- _Material_:
______________________________

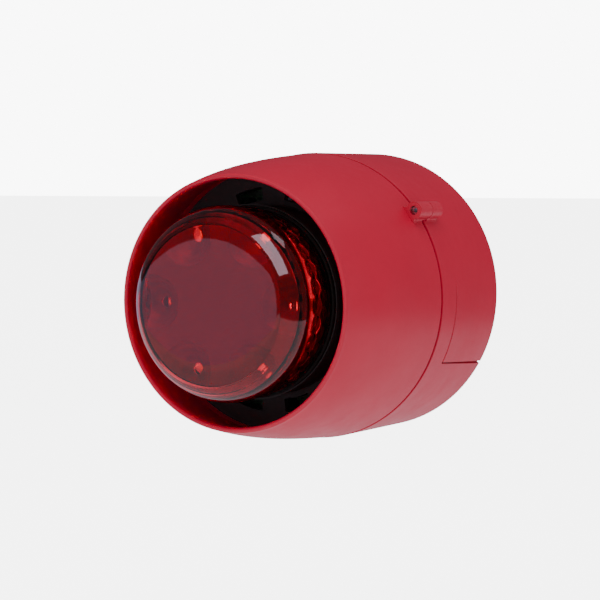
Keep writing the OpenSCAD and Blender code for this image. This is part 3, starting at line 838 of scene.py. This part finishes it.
def lens_outside():
    """From the skirt's back edge to the middle of the face."""
    skirt = [(SKIRT_OUT, d) for d in between(LENS_BACK, SHOULDER_DEPTH - 0.9 * MM, SKIRT_RINGS)]
    lip = [(LENS_R - 0.3 * MM, SHOULDER_DEPTH - 0.5 * MM)]
    shoulder = arc(SHOULDER_R, 0, SHOULDER_TOP, 32, (SHOULDER_MID, SHOULDER_DEPTH))
    face = [(FACE_R * (1 - k / 24), FACE_DEPTH + FACE_DOME * (1 - (1 - k / 24) ** 8))
            for k in range(1, 25)]
    return skirt + lip + shoulder + face


def lens_inside():
    """From the middle of the face's back, round the ribbed shoulder, to the skirt's edge."""
    top = FACE_DEPTH - LENS_WALL
    bend = SHOULDER_R - LENS_WALL
    start = math.asin((top - SHOULDER_DEPTH) / bend)
    face = [(SHOULDER_MID * k / 8, top) for k in range(8)]
    shoulder = []
    for k in range(24, -1, -1):
        rib = RIB * (k % 6 < 2)
        a = start * k / 24
        r = min(SHOULDER_MID + (bend + rib) * math.cos(a), SKIRT_IN)
        shoulder.append((r, SHOULDER_DEPTH + (bend + rib) * math.sin(a)))
    skirt = [(SKIRT_IN, d) for d in between(SHOULDER_DEPTH - 0.6 * MM, LENS_BACK, 8)]
    return face + shoulder + skirt


LENS_OUTSIDE = lens_outside()


def prism_push(index, r, depth, angle):
    """How far the skirt bulges out at a point: two rows of round bumps, half a pitch apart."""
    if index > SKIRT_RINGS:
        return 0.0
    best = 0.0
    for row, middle in enumerate(PRISM_ROWS):
        turn = (angle / (2 * math.pi) * PRISMS + row * 0.5) % 1.0 - 0.5
        across = turn * 2 * math.pi * r / PRISMS
        distance = math.hypot(across, depth - middle) / PRISM_HALF
        if distance < 1:
            best = max(best, (1 - distance ** 2) ** 0.5 * PRISM_OUT)
    return best


# %% Build the lens
def lens_tabs():
    tabs = []
    tube_in = LENS_R - 2.8 * MM
    for angle in (0, 120, 240):
        a, half = math.radians(angle), math.radians(7)
        web = arc_band(LENS_R - 2.2 * MM, tube_in - 1.3 * MM, a - half, a + half, 8)
        tab = arc_band(tube_in - 0.2 * MM, tube_in - 1.3 * MM, a - half, a + half, 8)
        hook = arc_band(tube_in + MM, tube_in - 1.3 * MM, a - half, a + half, 8)
        tabs.append(prism("web", web, LENS_BACK + 0.05 * MM, LENS_BACK + 1.8 * MM))
        tabs.append(prism("tab", tab, LENS_BACK - 7.5 * MM, LENS_BACK + 0.5 * MM))
        tabs.append(prism("hook", hook, LENS_BACK - 7.5 * MM, LENS_BACK - 6.0 * MM))
    return tabs


lens = turned("beacon_lens", LENS_OUTSIDE + lens_inside(), segments=432, push=prism_push)
combine(lens, lens_tabs(), "UNION")
lens.data.set_sharp_from_angle(angle=math.radians(28))
lens.visible_shadow = False
adopt(lens, "head", "lens_red", "lens")

# %% [markdown]
# ## The reflector
#
# Behind the face sits a satin plate with a plain middle and six scallops round its rim, one
# round each light source's window. Each scallop goes down in three rounded steps, which show
# through the lens as nested arcs. The plate is a grid in rings, whose height is a formula of
# the distance to the nearest scallop's middle.

# %% Build the reflector
REFLECTOR_R = radius("reflector")
PLATE_BACK, PLATE_FRONT = depths("reflector")[0], depths("reflector")[1]
SCALLOPS = 6
SCALLOP_AT = 22.8 * MM
SCALLOP_R = 8.2 * MM
STEPS = 3
STEP_DOWN = 2.2 * MM
LEG_R, LEG_AT = 1.5 * MM, 22 * MM
WINDOW_R = 1.6 * MM


def scallop_depth(x, z):
    """How far the plate lies behind its front at a point."""
    angle = math.atan2(z, x)
    nearest = round(angle / (2 * math.pi / SCALLOPS)) * (2 * math.pi / SCALLOPS)
    away = math.hypot(x - SCALLOP_AT * math.cos(nearest), z - SCALLOP_AT * math.sin(nearest))
    if away >= SCALLOP_R:
        return 0.0
    steps = (1 - away / SCALLOP_R) * STEPS * 1.25
    whole = min(STEPS, int(steps))
    part = min(1.0, steps - whole) if whole < STEPS else 0.0
    ramp = part ** 0.45 if part > 0 else 0.0
    return STEP_DOWN * (whole + ramp)


def build_reflector():
    bm = bmesh.new()
    rings, segments = 66, 288
    sheets = []
    for back in (0.0, 0.7 * MM):
        grid = [[bm.verts.new((0, -(PLATE_FRONT - back), 0))]]
        for i in range(1, rings + 1):
            r = REFLECTOR_R * i / rings
            ring = []
            for k in range(segments):
                angle = 2 * math.pi * k / segments
                x, z = r * math.cos(angle), r * math.sin(angle)
                ring.append(bm.verts.new((x, -(PLATE_FRONT - scallop_depth(x, z) - back), z)))
            grid.append(ring)
        sheets.append(grid)
    for grid in sheets:
        for k in range(segments):
            n = (k + 1) % segments
            bm.faces.new((grid[0][0], grid[1][k], grid[1][n]))
            for a, b in zip(grid[1:], grid[2:]):
                bm.faces.new((a[k], b[k], b[n], a[n]))
    for k in range(segments):
        n = (k + 1) % segments
        bm.faces.new((sheets[0][-1][k], sheets[1][-1][k], sheets[1][-1][n], sheets[0][-1][n]))
    return new_object("scalloped_reflector", bm, 40)


reflector = build_reflector()
leg_back = depths("beacon_board")[0] - MM
legs = [round_bar("leg", LEG_R, math.radians(a), LEG_AT, leg_back, PLATE_FRONT - 0.5 * MM, 24)
        for a in THIRDS]
windows = []
for k in range(SCALLOPS):
    windows.append(round_bar("window", WINDOW_R, 2 * math.pi * k / SCALLOPS, SCALLOP_AT,
                             PLATE_BACK - MM, PLATE_FRONT, 32))
combine(reflector, legs, "UNION")
combine(reflector, windows, "DIFFERENCE")
adopt(reflector, "head", "reflector_satin", "reflector")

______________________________

- _Given problem_: Write out the material from the first line to the last, exactly.

- _Solution to this problem_:
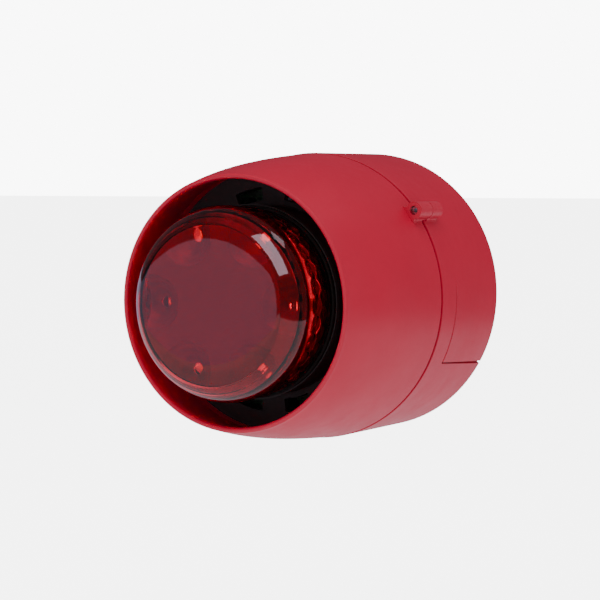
Keep writing the OpenSCAD and Blender code for this image. This is part 3, starting at line 838 of scene.py. This part finishes it.
def lens_outside():
    """From the skirt's back edge to the middle of the face."""
    skirt = [(SKIRT_OUT, d) for d in between(LENS_BACK, SHOULDER_DEPTH - 0.9 * MM, SKIRT_RINGS)]
    lip = [(LENS_R - 0.3 * MM, SHOULDER_DEPTH - 0.5 * MM)]
    shoulder = arc(SHOULDER_R, 0, SHOULDER_TOP, 32, (SHOULDER_MID, SHOULDER_DEPTH))
    face = [(FACE_R * (1 - k / 24), FACE_DEPTH + FACE_DOME * (1 - (1 - k / 24) ** 8))
            for k in range(1, 25)]
    return skirt + lip + shoulder + face


def lens_inside():
    """From the middle of the face's back, round the ribbed shoulder, to the skirt's edge."""
    top = FACE_DEPTH - LENS_WALL
    bend = SHOULDER_R - LENS_WALL
    start = math.asin((top - SHOULDER_DEPTH) / bend)
    face = [(SHOULDER_MID * k / 8, top) for k in range(8)]
    shoulder = []
    for k in range(24, -1, -1):
        rib = RIB * (k % 6 < 2)
        a = start * k / 24
        r = min(SHOULDER_MID + (bend + rib) * math.cos(a), SKIRT_IN)
        shoulder.append((r, SHOULDER_DEPTH + (bend + rib) * math.sin(a)))
    skirt = [(SKIRT_IN, d) for d in between(SHOULDER_DEPTH - 0.6 * MM, LENS_BACK, 8)]
    return face + shoulder + skirt


LENS_OUTSIDE = lens_outside()


def prism_push(index, r, depth, angle):
    """How far the skirt bulges out at a point: two rows of round bumps, half a pitch apart."""
    if index > SKIRT_RINGS:
        return 0.0
    best = 0.0
    for row, middle in enumerate(PRISM_ROWS):
        turn = (angle / (2 * math.pi) * PRISMS + row * 0.5) % 1.0 - 0.5
        across = turn * 2 * math.pi * r / PRISMS
        distance = math.hypot(across, depth - middle) / PRISM_HALF
        if distance < 1:
            best = max(best, (1 - distance ** 2) ** 0.5 * PRISM_OUT)
    return best


# %% Build the lens
def lens_tabs():
    tabs = []
    tube_in = LENS_R - 2.8 * MM
    for angle in (0, 120, 240):
        a, half = math.radians(angle), math.radians(7)
        web = arc_band(LENS_R - 2.2 * MM, tube_in - 1.3 * MM, a - half, a + half, 8)
        tab = arc_band(tube_in - 0.2 * MM, tube_in - 1.3 * MM, a - half, a + half, 8)
        hook = arc_band(tube_in + MM, tube_in - 1.3 * MM, a - half, a + half, 8)
        tabs.append(prism("web", web, LENS_BACK + 0.05 * MM, LENS_BACK + 1.8 * MM))
        tabs.append(prism("tab", tab, LENS_BACK - 7.5 * MM, LENS_BACK + 0.5 * MM))
        tabs.append(prism("hook", hook, LENS_BACK - 7.5 * MM, LENS_BACK - 6.0 * MM))
    return tabs


lens = turned("beacon_lens", LENS_OUTSIDE + lens_inside(), segments=432, push=prism_push)
combine(lens, lens_tabs(), "UNION")
lens.data.set_sharp_from_angle(angle=math.radians(28))
lens.visible_shadow = False
adopt(lens, "head", "lens_red", "lens")

# %% [markdown]
# ## The reflector
#
# Behind the face sits a satin plate with a plain middle and six scallops round its rim, one
# round each light source's window. Each scallop goes down in three rounded steps, which show
# through the lens as nested arcs. The plate is a grid in rings, whose height is a formula of
# the distance to the nearest scallop's middle.

# %% Build the reflector
REFLECTOR_R = radius("reflector")
PLATE_BACK, PLATE_FRONT = depths("reflector")[0], depths("reflector")[1]
SCALLOPS = 6
SCALLOP_AT = 22.8 * MM
SCALLOP_R = 8.2 * MM
STEPS = 3
STEP_DOWN = 2.2 * MM
LEG_R, LEG_AT = 1.5 * MM, 22 * MM
WINDOW_R = 1.6 * MM


def scallop_depth(x, z):
    """How far the plate lies behind its front at a point."""
    angle = math.atan2(z, x)
    nearest = round(angle / (2 * math.pi / SCALLOPS)) * (2 * math.pi / SCALLOPS)
    away = math.hypot(x - SCALLOP_AT * math.cos(nearest), z - SCALLOP_AT * math.sin(nearest))
    if away >= SCALLOP_R:
        return 0.0
    steps = (1 - away / SCALLOP_R) * STEPS * 1.25
    whole = min(STEPS, int(steps))
    part = min(1.0, steps - whole) if whole < STEPS else 0.0
    ramp = part ** 0.45 if part > 0 else 0.0
    return STEP_DOWN * (whole + ramp)


def build_reflector():
    bm = bmesh.new()
    rings, segments = 66, 288
    sheets = []
    for back in (0.0, 0.7 * MM):
        grid = [[bm.verts.new((0, -(PLATE_FRONT - back), 0))]]
        for i in range(1, rings + 1):
            r = REFLECTOR_R * i / rings
            ring = []
            for k in range(segments):
                angle = 2 * math.pi * k / segments
                x, z = r * math.cos(angle), r * math.sin(angle)
                ring.append(bm.verts.new((x, -(PLATE_FRONT - scallop_depth(x, z) - back), z)))
            grid.append(ring)
        sheets.append(grid)
    for grid in sheets:
        for k in range(segments):
            n = (k + 1) % segments
            bm.faces.new((grid[0][0], grid[1][k], grid[1][n]))
            for a, b in zip(grid[1:], grid[2:]):
                bm.faces.new((a[k], b[k], b[n], a[n]))
    for k in range(segments):
        n = (k + 1) % segments
        bm.faces.new((sheets[0][-1][k], sheets[1][-1][k], sheets[1][-1][n], sheets[0][-1][n]))
    return new_object("scalloped_reflector", bm, 40)


reflector = build_reflector()
leg_back = depths("beacon_board")[0] - MM
legs = [round_bar("leg", LEG_R, math.radians(a), LEG_AT, leg_back, PLATE_FRONT - 0.5 * MM, 24)
        for a in THIRDS]
windows = []
for k in range(SCALLOPS):
    windows.append(round_bar("window", WINDOW_R, 2 * math.pi * k / SCALLOPS, SCALLOP_AT,
                             PLATE_BACK - MM, PLATE_FRONT, 32))
combine(reflector, legs, "UNION")
combine(reflector, windows, "DIFFERENCE")
adopt(reflector, "head", "reflector_satin", "reflector")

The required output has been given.